GELUMPAI.ID — Debut Yuki Tsunoda bersama Red Bull di kampung halamannya justru berujung antiklimaks. Bukannya mencetak poin, ia harus puas finis di luar 10 besar.
Tsunoda turun menggantikan Liam Lawson, yang dipindahkan ke Racing Bulls. Balapan di Suzuka ini jadi penampilan perdananya dengan tim utama Red Bull.
Sayangnya, ia gagal menembus Q3 dan hanya start dari posisi ke-14 setelah Carlos Sainz terkena penalti.
Di hari balapan, Tsunoda hanya mampu naik dua posisi dan finis ke-12. Kesulitan menyalip jadi isu besar, terutama di sirkuit seperti Suzuka.
Berbeda dari Verstappen, Tsunoda memilih setup mobil dengan downforce lebih besar. Ia memasang rear wing lebih besar demi stabilitas.
Namun, pilihan itu justru menjadi bumerang.
Menurut Jacques Villeneuve, strategi Tsunoda terlalu aman dan malah merugikan dirinya sendiri.
“He went for the safe solution, to bolt a lot of wing onto that car,” kata Villeneuve saat siaran di Sky Sports.
“Tapi saat mulai push di kualifikasi dan balapan, hasilnya tak sepadan. Dan memang sejak awal itu bukan strategi yang akan berhasil.”
Naomi Schiff juga menambahkan, waktu Tsunoda untuk memahami mobil masih sangat terbatas.
“It was a poignant reminder that these 53 laps were the longest he’d had in the car,” katanya.
“Kami punya sesi latihan yang dipangkas akhir pekan ini, dan itu jelas menghambat proses adaptasinya.”
Meski hasil kurang menggembirakan, Tsunoda tetap berusaha mengambil sisi positif dari debutnya bersama Red Bull.
“Saya senang dengan balapan ini, soal performa dan hasilnya,” ujar Tsunoda.

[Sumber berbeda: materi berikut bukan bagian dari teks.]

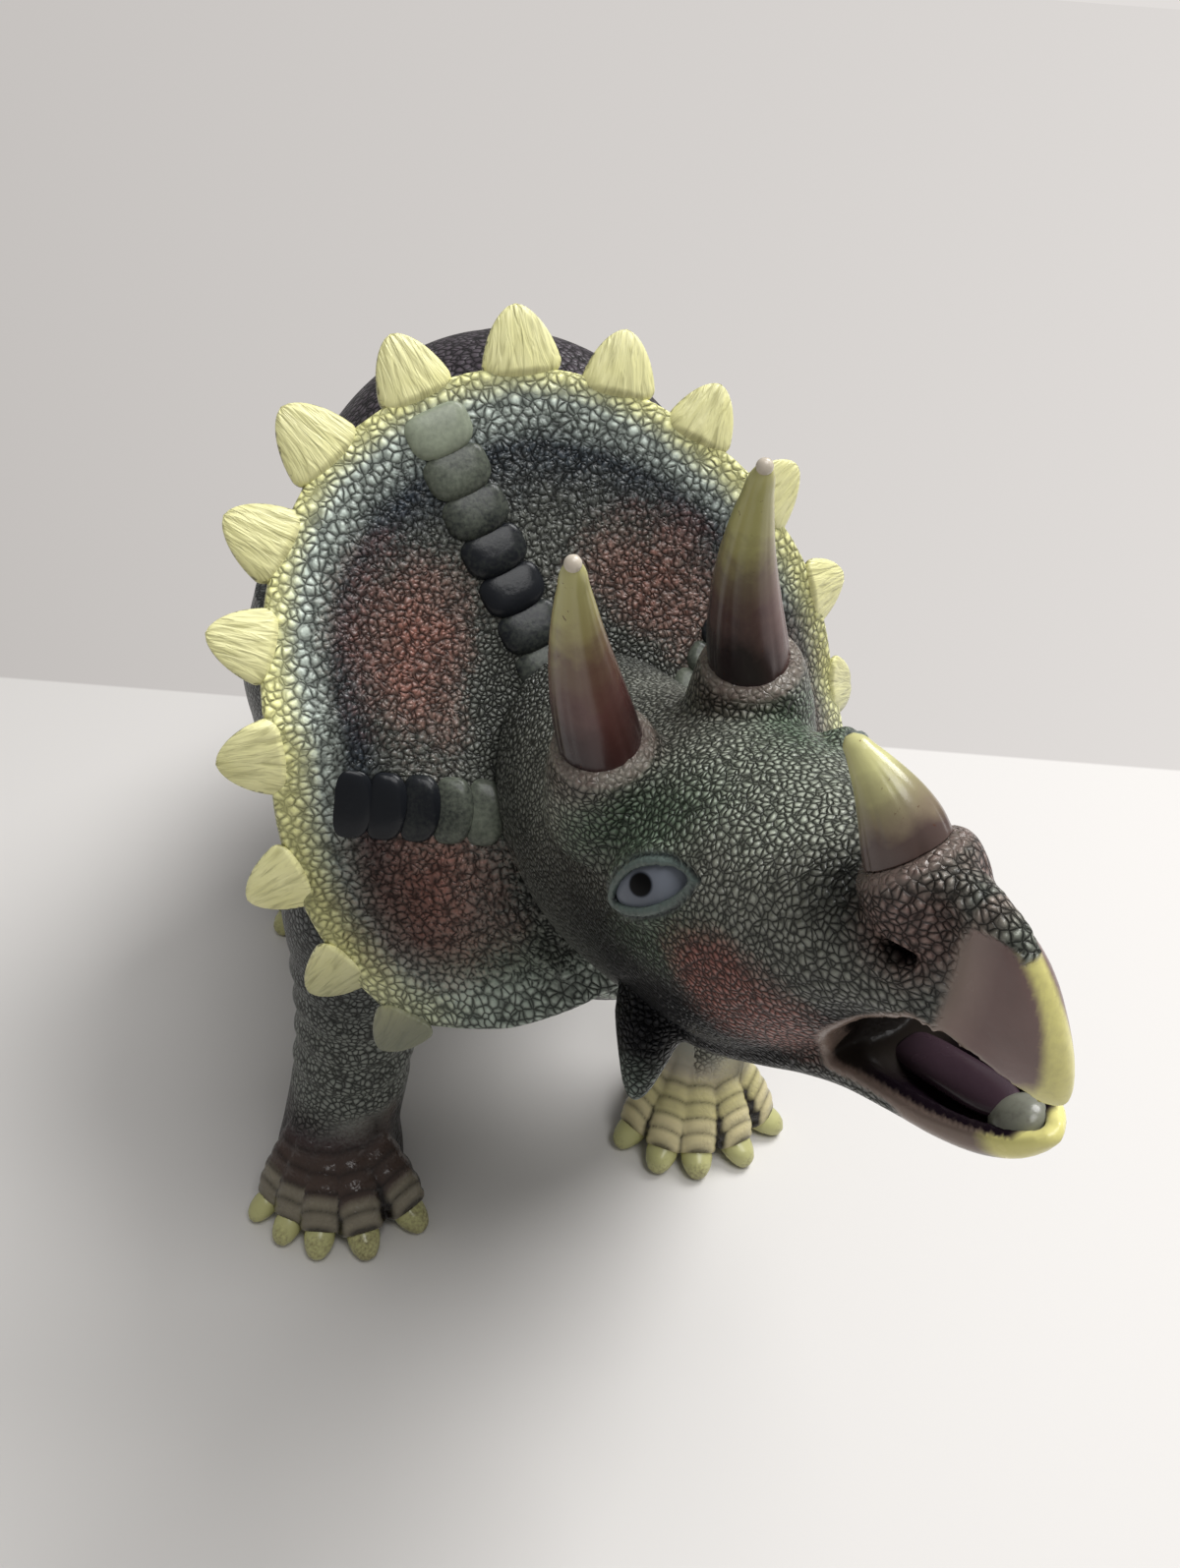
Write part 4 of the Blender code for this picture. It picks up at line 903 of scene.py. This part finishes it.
def seatCut(pivot, side, radius):
    reach = (radius + 1.5) * mm
    return tubeSkin(axisTube((0, 0, 0), (side, 0, 0), [(0, reach), (0.04, reach)], 96) + pivot)


made = fused("trunkSkin", [trunkSkin()], 1.3 * mm, 4, [seatCut(*seat) for seat in seats])
points, normals = readPoints(made)
local = (points - trunkFloor) / mm
x, y, z = local.T
folds = 0.7 * np.sin(y * 0.32 + 0.8 * np.sin(z * 0.05)) * fade(60, 20, y) * fade(60, 120, z)
spine = fade(7, 0, np.abs(x)) * fade(150, 190, z) * (0.5 + 0.5 * np.cos(y * 2 * math.pi / 13)) * fade(30, 45, y)
atSeat = np.zeros(len(points))
for pivot, side, radius in seats:
    away = np.hypot(points[:, 1] - pivot[1], points[:, 2] - pivot[2]) / mm
    atSeat = np.maximum(atSeat, (away < radius + 2.6) * (points[:, 0] * side > 0))
keep = 1 - atSeat
for pivot, out in ((neckPivot, neckOut), (tailPivot, tailOut)):
    keep = keep * fade(1.0, 5.0, (pivot - points) @ out / mm)
writePoints(made, points + normals * ((folds + 0.7 * spine) * keep * mm)[:, None])
flank = blobs(local, [(1.0, (mirror * 62, 100, 150), (40, 60, 30), 0.6) for mirror in (1, -1)])
mark(made, belly=fade(110, 70, z), back=fade(150, 215, z), flank=flank, calm=atSeat)
trunkVinyl = paintedVinyl("trunkVinylPaint", "#5a5a5a", trunk["paint"], 2.3, 0.42)
finishPiece(made, "torso", trunkVinyl, "body_vinyl", "torso_shell")

along, size, lift, side = lofted(tailForm["rows"], 120).T[..., None]
sag, curl = np.array([0, 0, -tailForm["droop"]]), np.array([tailForm["curl"], 0, 0])
centres = tailPivot + (along * tailOut + lift * sag + side * curl) * mm
bands = 1 + tailForm["bandDepth"] * np.sin(np.linspace(0, 2 * math.pi * tailForm["bands"], 120))
radius = trunk["tailRadius"] * size[:, 0] * bands * mm
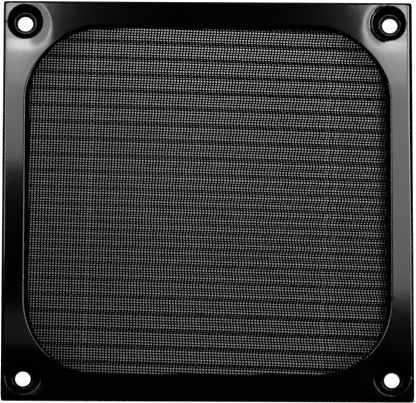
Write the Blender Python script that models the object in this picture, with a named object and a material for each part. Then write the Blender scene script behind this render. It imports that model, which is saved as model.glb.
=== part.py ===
"""Dust filter for a 120 mm fan: a pleated wire screen between a pressed front frame and a flat rear frame.

It lies on its rear face with the front up, centred on the origin, in metres. The sizes below are
in millimetres. The screen is one wall with ridges and slots in place of its single wires.
"""

import math

import bmesh
import bpy
from mathutils import Matrix

MM = 0.001

# Screws: the hole spacing of a 120 mm fan, and the holes themselves
HOLE_PITCH = 105.0
SCREW_HOLE_RADIUS = 2.15
RECESS_HOLE_RADIUS = 3.0

# Front frame: one pressed sheet, its edge bent down and folded in behind
FRONT_SHEET = 0.5
RECESS_MOUTH_RADIUS = 5.5
RECESS_LIP_RADIUS = 0.8
RECESS_LAND = 0.1
EDGE_INNER_RADIUS = 0.25
OUTER_CORNER_RADIUS = 1.2
SIDE_BAND_WIDTH = 6.5
END_BAND_WIDTH = 7.45
OPENING_CORNER_RADIUS = 22.0
OPENING_EDGE_RADIUS = 0.4
HEM_WIDTH = 3.0
HEM_INNER_RADIUS = 0.15
MITRE_GAP = 0.5
CUTTER_OVERRUN = 1.0

# Rear frame: a flat sheet whose opening is a little smaller, more so at the ends of the pleats
REAR_SHEET = 0.5
SIDE_LIP_WIDTH = 1.2
END_LIP_WIDTH = 0.1

# Screen: wire cloth, pleated from left to right and set in a little askew
SCREEN_WALL = 0.4
SCREEN_TUCK = 2.0
PLEAT_PITCH = 4.87
PLEAT_RISE = 1.5
PLEAT_TILT_DEGREES = 1.7
SLOT_RIB = 1.6
SLOT_END_MARGIN = 1.5
SLOTS_PER_PLEAT = 5
SLOT_START_PHASE = 0.25

# Gap that stands for contact between two pieces
CLEARANCE = 0.25

# Facets
BEND_STEPS = 4
CORNER_STEPS = 4
OPENING_CORNER_STEPS = 12
RECESS_SIDES = 28
SCREW_HOLE_SIDES = 24
STEPS_PER_PLEAT = 6
SLOT_STEPS = 3
LEAST_STEP_SHARE = 1 / 3

# Heights, from the hem up
REAR_BOTTOM = FRONT_SHEET + CLEARANCE
REAR_TOP = REAR_BOTTOM + REAR_SHEET
SCREEN_BOTTOM = REAR_TOP + CLEARANCE
SCREEN_TOP = SCREEN_BOTTOM + PLEAT_RISE + SCREEN_WALL
FRONT_UNDERSIDE = SCREEN_TOP + CLEARANCE
FRONT_TOP = FRONT_UNDERSIDE + FRONT_SHEET
RECESS_FLOOR_UNDERSIDE = REAR_TOP + CLEARANCE
RECESS_FLOOR = RECESS_FLOOR_UNDERSIDE + FRONT_SHEET

# Widths, from the centre out
EDGE_BEND_RADIUS = EDGE_INNER_RADIUS + FRONT_SHEET
HEM_BEND_RADIUS = HEM_INNER_RADIUS + FRONT_SHEET
HALF_SIDE = HOLE_PITCH / 2 + RECESS_MOUTH_RADIUS + RECESS_LAND + EDGE_BEND_RADIUS
HALF_OPENING_X = HALF_SIDE - SIDE_BAND_WIDTH
HALF_OPENING_Y = HALF_SIDE - END_BAND_WIDTH
LEAST_CORNER_RADIUS = 0.15


def clear_scene():
    for thing in list(bpy.data.objects):
        bpy.data.objects.remove(thing, do_unlink=True)


def painted(name, colour, roughness, metallic):
    """A Principled material of one colour."""
    material = bpy.data.materials.new(name)
    material.use_nodes = True
    shader = material.node_tree.nodes["Principled BSDF"]
    shader.inputs["Base Color"].default_value = (*colour, 1.0)
    shader.inputs["Roughness"].default_value = roughness
    shader.inputs["Metallic"].default_value = metallic
    return material


def add_part(name, mesh_data, material, sharp_degrees=30):
    """Puts a finished bmesh into the scene as one object."""
    bmesh.ops.recalc_face_normals(mesh_data, faces=mesh_data.faces)
    mesh = bpy.data.meshes.new(name)
    mesh_data.to_mesh(mesh)
    mesh_data.free()
    mesh.shade_smooth()
    mesh.set_sharp_from_angle(angle=math.radians(sharp_degrees))
    mesh.materials.append(material)
    part = bpy.data.objects.new(name, mesh)
    bpy.context.scene.collection.objects.link(part)
    return part


def rounded_rectangle(half_x, half_y, radius, steps):
    """Points round a rectangle with rounded corners, counter-clockwise."""
    points = []
    for quarter, (side_x, side_y) in enumerate(((1, 1), (-1, 1), (-1, -1), (1, -1))):
        centre_x = side_x * (half_x - radius)
        centre_y = side_y * (half_y - radius)
        for step in range(steps + 1):
            angle = math.radians(90 * (quarter + step / steps))
            points.append((centre_x + radius * math.cos(angle), centre_y + radius * math.sin(angle)))
    return points


def circle(centre, radius, sides):
    """Points round a circle, counter-clockwise."""
    turns = (2 * math.pi * step / sides for step in range(sides))
    return [(centre[0] + radius * math.cos(turn), centre[1] + radius * math.sin(turn)) for turn in turns]


def hole_centres():
    half = HOLE_PITCH / 2
    return [(x, y) for x in (-half, half) for y in (-half, half)]


def add_ring(mesh_data, outline, height):
    return [mesh_data.verts.new((x * MM, y * MM, height * MM)) for x, y in outline]


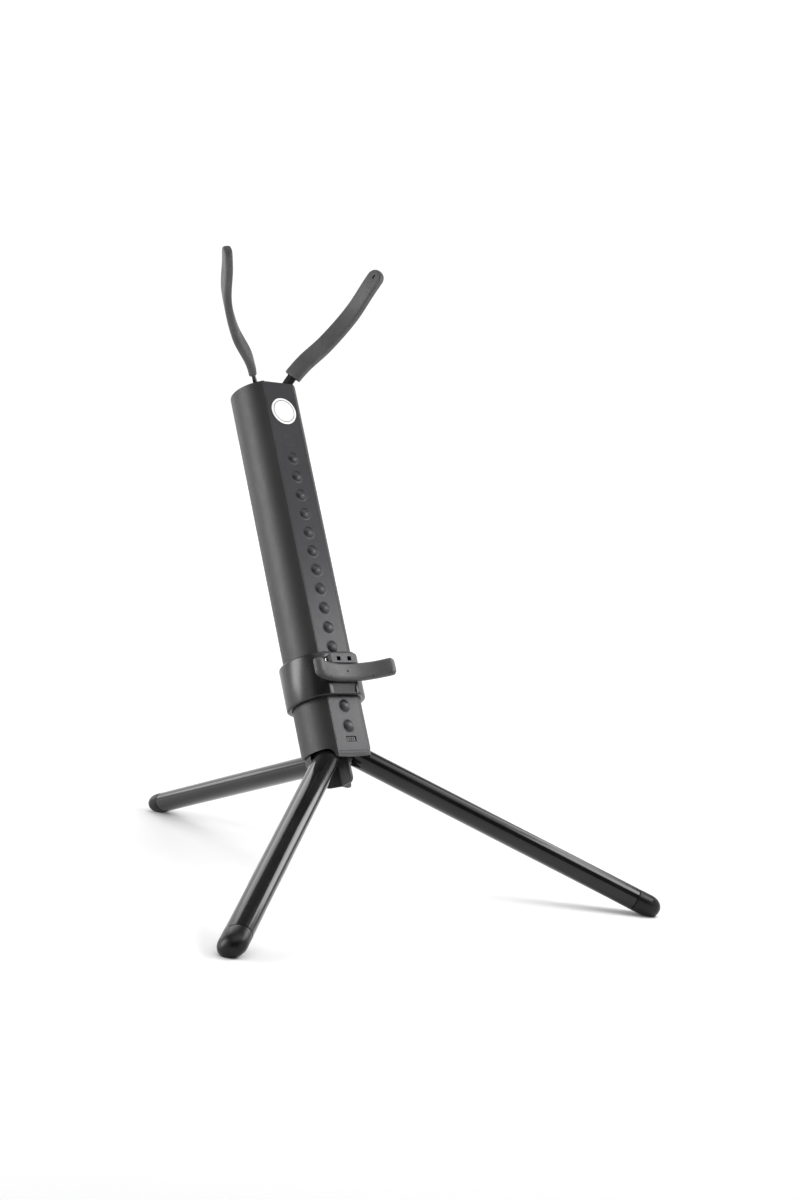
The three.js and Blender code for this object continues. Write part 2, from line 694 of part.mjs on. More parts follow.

“Tapi untuk balapan kandang, saya berharap lebih. Saya ingin finis di zona poin. Jadi rasanya campur aduk.”
“Ini 53 lap terbanyak yang pernah saya jalani dengan mobil ini. Setiap lap saya belajar. Saya merasa lebih terkendali di akhir balapan.”
Christian Horner, prinsipal Red Bull, optimis Tsunoda akan tampil lebih baik di seri berikutnya.
“Bahrain akan jadi tantangan yang sangat berbeda,” kata Horner.
“Balapan ini ditentukan oleh kualifikasi. 90% pembalap finis di posisi start mereka.”